**Aim of the task**
Set down the lines from the one containing "Recreate this object" to the one containing "BODY_ROUNDNESS = 2.5", both lines included, exactly as they stand and with no other lines.

-- Start of Entries supplied --

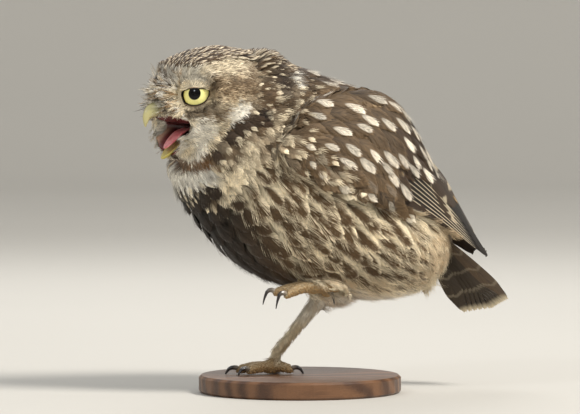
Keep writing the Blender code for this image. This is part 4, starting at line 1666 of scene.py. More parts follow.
class ClawSet:
    """The eight claws, each a finer copy of its CAD node."""

    VOXEL = 0.24

    def build(self) -> None:
        """Adds the claws, pale where they leave the toe and dark to the tip."""
        horn = HornFinish("claw_horn", hue(150, 138, 122), hue(34, 29, 30), (0.05, 0.55)).material()
        pale = HornFinish("claw_horn_pale", hue(196, 178, 150), hue(120, 104, 88), (0.4, 1.0)).material()
        for node in CLAWS:
            points, quads = voxel_shell(f"{node}_form", (node,), self.VOXEL, 0.0)
            points = relax(points, both_ways(quads), 3, 0.5, 0.4)
            toe = np.array(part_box(node.replace("claw", "toe"))).mean(axis=0) / MM
            root = points[np.linalg.norm(points - toe, axis=1).argmin()]
            run = np.linalg.norm(points - root, axis=1)
            flat = np.stack([points[:, 1] / 6 % 1.0, run / run.max()], axis=1)
            mesh = make_mesh(node, points, quads, maps={"run": flat})
            add_piece(f"{node}_horn", mesh, pale if node == "claw_left_4" else horn, (node,))


class Plumage:
    """A group of tracts of one coat."""

    def __init__(self, coat: Coat) -> None:
        """Keeps the coat and what the tracts ask of it."""
        self.coat, self.skin, self.head = coat, coat.skin, coat.skin.head
        self.paint, self.lay, self.scatter = coat.paint, coat.lay, coat.skin.scatter


class HeadCoat(Plumage):
    """The head's feathers: crown, face, chin, neck and the bristles round the bill."""

    RIM = np.array(((116, -52), (121, -49), (128, -45), (138.5, -37), (143, -27), (147, -24.5), (155, -24),
                    (163, -24), (170, -24)), float)

    def __init__(self, coat: Coat, eyes: list[Eye]) -> None:
        """Keeps what the tracts share."""
        super().__init__(coat)
        self.eyes = eyes

    def bare(self, sites: Sites) -> Array:
        """Where nothing grows: eyes, mouth and the bill's root."""
        forward, aside, up = sites.forward, np.abs(sites.local[:, 1]), sites.up
        bill = (forward > 24) & (aside < 3.4) & (np.abs(up + 5.0) < 3.8)
        inner = sites.normals @ self.head.turned(UP) * np.where(up > -12.5, -1, 1) > 0.45
        cut = inner & (forward > 10) & (aside < 15) & (up < -5) & (up > -20)
        wet = self.skin.wet(sites.points) > 0.25
        return wet | cut | bill | np.any([e.covers(sites.local) for e in self.eyes], 0)

    def face(self, sites: Sites) -> Array:
        """Which places are in front of the facial disc's rim and under the crown."""
        rim = np.interp(sites.high, self.RIM[:, 0], self.RIM[:, 1])
        rim = rim + 9.0 * value_noise(sites.points, 1.7, 5) - 3.5
        under = sites.over(Markings.CROWN_EDGE) < 2.0
        return (sites.across < rim) & under & (sites.high > 112)

    def crown(self, sites: Sites) -> Array:
        """Which places are on the crown."""
        return (sites.over(Markings.CROWN_EDGE) > 0) & (sites.across < 6)

    def rest(self, sites: Sites) -> Array:
        """Which places are on neither crown nor face and not bare."""
        return ~self.crown(sites) & ~self.face(sites) & ~self.bare(sites)

    def eye_gap(self, sites: Sites) -> Array:
        """How far each place is from the nearer eyeball."""
        folded = sites.local * (1, 0, 1) + np.abs(sites.local) * (0, 1, 0)
        return np.linalg.norm(folded - self.head.eye_left, axis=1) - self.head.eye_radius

    def build(self) -> None:
        """Adds the head's tracts."""
        self.top()
        self.disc()
        self.bristles()
        self.neck()

    def top(self) -> None:
        """The crown's small spotted feathers."""
        sites = self.scatter(HEAD, 1.6, 11)
        crown = sites.where(self.crown(sites) & ~self.bare(sites))
        tract = Tract("crown_feathers", Shape.vane(4, 4, belly=0.6, bow=0.3), (5.6, 7.4), (2.4, 3.1),
                      (0.1, 1.3), 9.0, steps=3, wrap=False)
        finish = FeatherFinish("crown_plumage", Pattern.SPOT, 0.64, 0.27, 0.42, 1.2, 0.6)
        small = 0.7 + 0.3 * ease(crown.forward, 27.0, 8.0)
        pale = tiled(hue(210, 193, 165), len(crown))
        self.lay(tract, crown, self.paint(crown, pale, 1, vary=0.24, rare=0.1, strength=(0.7, 1.0)),
                 finish.material(), 1, scale=small, lift=self.hollow(crown))

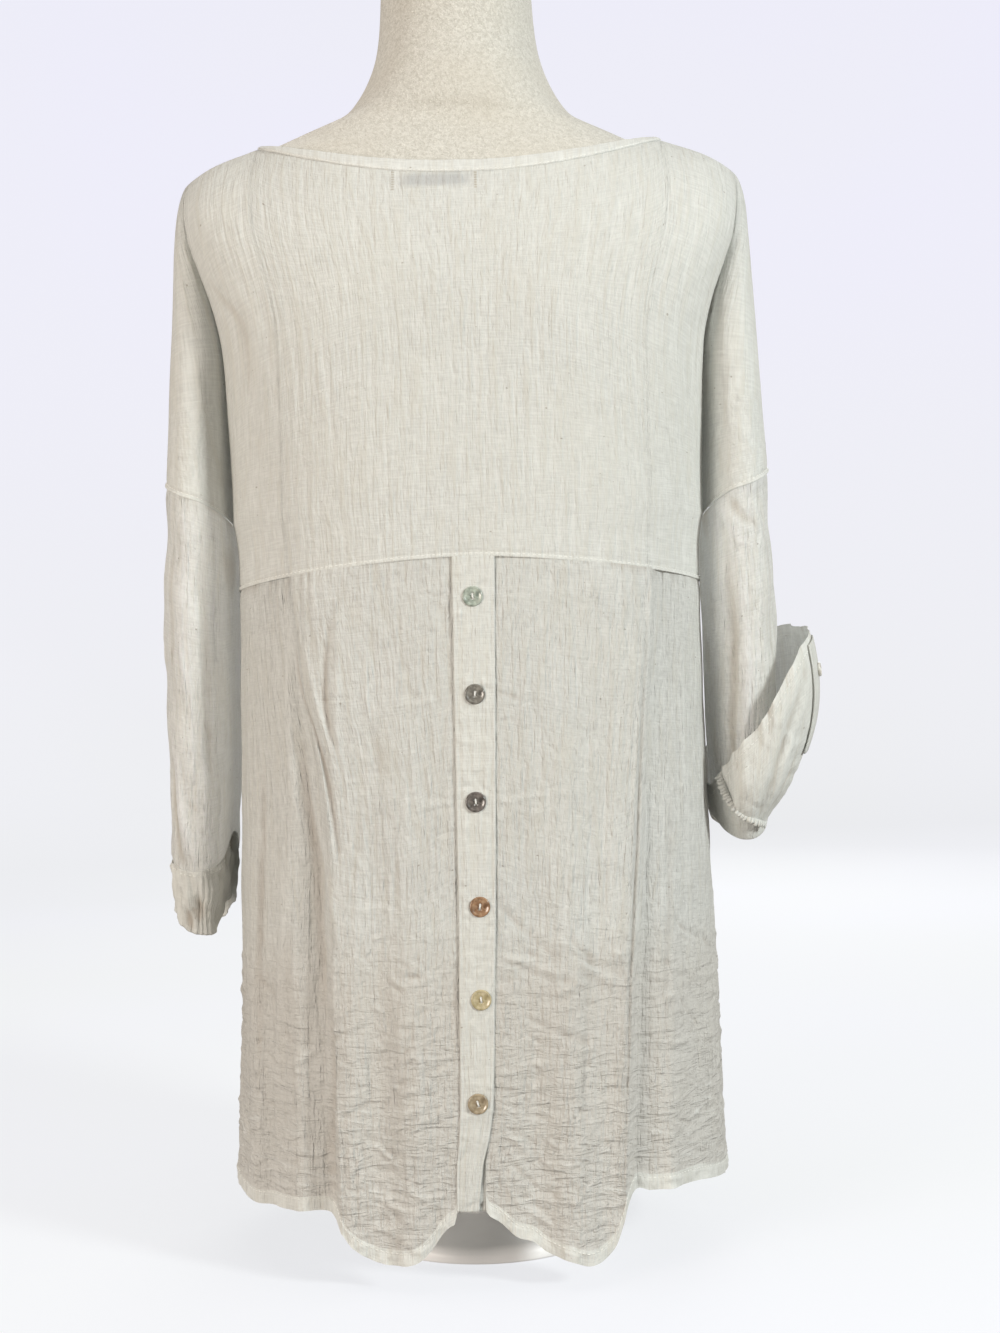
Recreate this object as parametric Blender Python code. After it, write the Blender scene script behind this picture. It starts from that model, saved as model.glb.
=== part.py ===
"""Linen tunic top with a buttoned back, hanging on a limbless dress form.

Metres, +Z up, origin under the middle of the form's base. The back of the
tunic faces -Y, and +X is on the right of someone who looks at its back.
Cloth pieces are walls: a grid of outer points, and the same points moved in.
"""
import bmesh
import bpy
import math
import numpy as np
from mathutils import Vector

# Cloth
WALL = 0.0014
SEAM_GAP = 0.0003
LEVEL_LIMIT = 0.35
HEM_WALL = 0.0022

# Shoulder line of the cloth: x from the centre line, and its height there
RIDGE_COLUMNS = ("x", "height")
RIDGE = (
    (0.000, 0.902),
    (0.060, 0.899),
    (0.095, 0.893),
    (0.135, 0.880),
    (0.157, 0.872),
    (0.190, 0.860),
    (0.212, 0.846),
    (0.2225, 0.836),
)
DOME_HEIGHT = 0.185
DOME_POWER = 1.2
DOME_LEVEL = 0.55

# Body of the cloth, a ring at each height; between the sleeves it is flatter
BODY_COLUMNS = ("height", "half_width", "back", "front")
BODY = (
    (0.000, 0.196, 0.160, 0.152),
    (0.130, 0.192, 0.156, 0.150),
    (0.265, 0.188, 0.151, 0.147),
    (0.400, 0.185, 0.147, 0.144),
    (0.515, 0.1835, 0.143, 0.142),
    (0.567, 0.1840, 0.141, 0.142),
    (0.700, 0.1840, 0.139, 0.142),
    (0.760, 0.1900, 0.138, 0.133),
    (0.850, 0.2050, 0.137, 0.115),
)
BODY_ROUNDNESS = 2.5

# Upper arm of the cloth: inner and outer edge, half depth, and how far the
# valley beside the body has closed, from 0 at the shoulder to 1 at the armpit
ARM_COLUMNS = ("height", "inner", "outer", "depth", "closing")
ARM = (
    (0.567, 0.1875, 0.2400, 0.072, 0.984),
    (0.605, 0.1870, 0.2390, 0.073, 0.93),
    (0.645, 0.1860, 0.2360, 0.075, 0.82),
    (0.700, 0.1840, 0.2335, 0.076, 0.62),
    (0.732, 0.1880, 0.2315, 0.078, 0.48),
    (0.760, 0.1960, 0.2300, 0.080, 0.34),
    (0.785, 0.2035, 0.2290, 0.084, 0.20),
    (0.815, 0.2090, 0.2275, 0.092, 0.08),
    (0.845, 0.2120, 0.2225, 0.105, 0.00),
)
ARMPIT = 0.567
ARM_SEAM_RISE = 0.038
ARMPIT_EASE = 0.02
ARMPIT_REACH = 0.034
VALLEY_U = 0.68

# Necklines: how far the opening reaches sideways, and its lowest height
NECK_HALF = 0.157
NECK_BACK = 0.833
NECK_FRONT = 0.775
NECK_CURVE = 2.2
BINDING_DEPTH = 0.009
BINDING_WALL = 0.0010
RIDGE_END = 0.2225
BODY_REACH = 0.945

# Empire seam across the back, and the hem
EMPIRE_CENTRE = 0.532
EMPIRE_SIDE = 0.515
FRONT_HEM = 0.026
FRONT_HEM_SIDE = 0.052

# Back hem heights by distance from the centre line, left and right tail
HEM_COLUMNS = ("x", "left", "right")
HEM = (
    (0.000, 0.058, 0.058),
    (0.013, 0.053, 0.050),
    (0.026, 0.045, 0.039),
    (0.037, 0.031, 0.035),
    (0.048, 0.0225, 0.027),
    (0.065, 0.0195, 0.021),
    (0.080, 0.0225, 0.0165),
    (0.097, 0.034, 0.027),
    (0.110, 0.052, 0.062),
    (0.125, 0.054, 0.0625),
    (0.150, 0.052, 0.062),
    (0.175, 0.051, 0.058),
    (0.196, 0.057, 0.050),
)
FLAP_END = 0.058

# Deep pleat of each skirt half: x of its fold by height, and its step
PLEAT_COLUMNS = ("height", "left", "right", "step")
PLEAT = (
    (0.000, 0.101, 0.105, 0.017),
    (0.065, 0.103, 0.106, 0.016),
    (0.205, 0.106, 0.114, 0.013),
    (0.355, 0.108, 0.125, 0.010),
    (0.435, 0.122, 0.131, 0.009),
    (0.515, 0.131, 0.138, 0.005),
)
PLEAT_RIDGE_SHARE = 0.35
PLEAT_RIDGE_WIDTH = 0.030
PLEAT_DROP_WIDTH = 0.006
PLEAT_TROUGH_WIDTH = 0.026
PLEAT_U = 0.52
SIDE_EASE = 0.02
FOLD_GROWTH = 1.4

# Lesser folds of each skirt half: side, place across it, width, depth at the
# hem, and the height where the fold starts; a depth above 0 is a ridge
FOLDS = (
    (-1, 0.047, 0.013, 0.0042, 0.42),
    (-1, 0.074, 0.012, -0.0040, 0.50),
    (-1, 0.136, 0.010, 0.0050, 0.51),
    (-1, 0.157, 0.009, -0.0045, 0.50),
    (-1, 0.172, 0.008, 0.0040, 0.47),
    (1, 0.040, 0.013, -0.0036, 0.36),
    (1, 0.066, 0.014, 0.0046, 0.48),
    (1, 0.092, 0.011, -0.0040, 0.50),
    (1, 0.140, 0.010, 0.0048, 0.49),
    (1, 0.163, 0.010, -0.0042, 0.46),
)
FRONT_FOLDS = (
    (-1, 0.120, 0.020, 0.0060, 0.55),
    (-1, 0.070, 0.022, -0.0050, 0.42),
    (-1, 0.022, 0.020, 0.0045, 0.36),
    (1, 0.032, 0.022, -0.0050, 0.40),
    (1, 0.082, 0.022, 0.0055, 0.48),
    (1, 0.128, 0.018, -0.0055, 0.55),
)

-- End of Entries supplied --

**Result of the task**
Recreate this object as parametric Blender Python code. After it, write the Blender scene script behind this picture. It starts from that model, saved as model.glb.
=== part.py ===
"""Linen tunic top with a buttoned back, hanging on a limbless dress form.

Metres, +Z up, origin under the middle of the form's base. The back of the
tunic faces -Y, and +X is on the right of someone who looks at its back.
Cloth pieces are walls: a grid of outer points, and the same points moved in.
"""
import bmesh
import bpy
import math
import numpy as np
from mathutils import Vector

# Cloth
WALL = 0.0014
SEAM_GAP = 0.0003
LEVEL_LIMIT = 0.35
HEM_WALL = 0.0022

# Shoulder line of the cloth: x from the centre line, and its height there
RIDGE_COLUMNS = ("x", "height")
RIDGE = (
    (0.000, 0.902),
    (0.060, 0.899),
    (0.095, 0.893),
    (0.135, 0.880),
    (0.157, 0.872),
    (0.190, 0.860),
    (0.212, 0.846),
    (0.2225, 0.836),
)
DOME_HEIGHT = 0.185
DOME_POWER = 1.2
DOME_LEVEL = 0.55

# Body of the cloth, a ring at each height; between the sleeves it is flatter
BODY_COLUMNS = ("height", "half_width", "back", "front")
BODY = (
    (0.000, 0.196, 0.160, 0.152),
    (0.130, 0.192, 0.156, 0.150),
    (0.265, 0.188, 0.151, 0.147),
    (0.400, 0.185, 0.147, 0.144),
    (0.515, 0.1835, 0.143, 0.142),
    (0.567, 0.1840, 0.141, 0.142),
    (0.700, 0.1840, 0.139, 0.142),
    (0.760, 0.1900, 0.138, 0.133),
    (0.850, 0.2050, 0.137, 0.115),
)
BODY_ROUNDNESS = 2.5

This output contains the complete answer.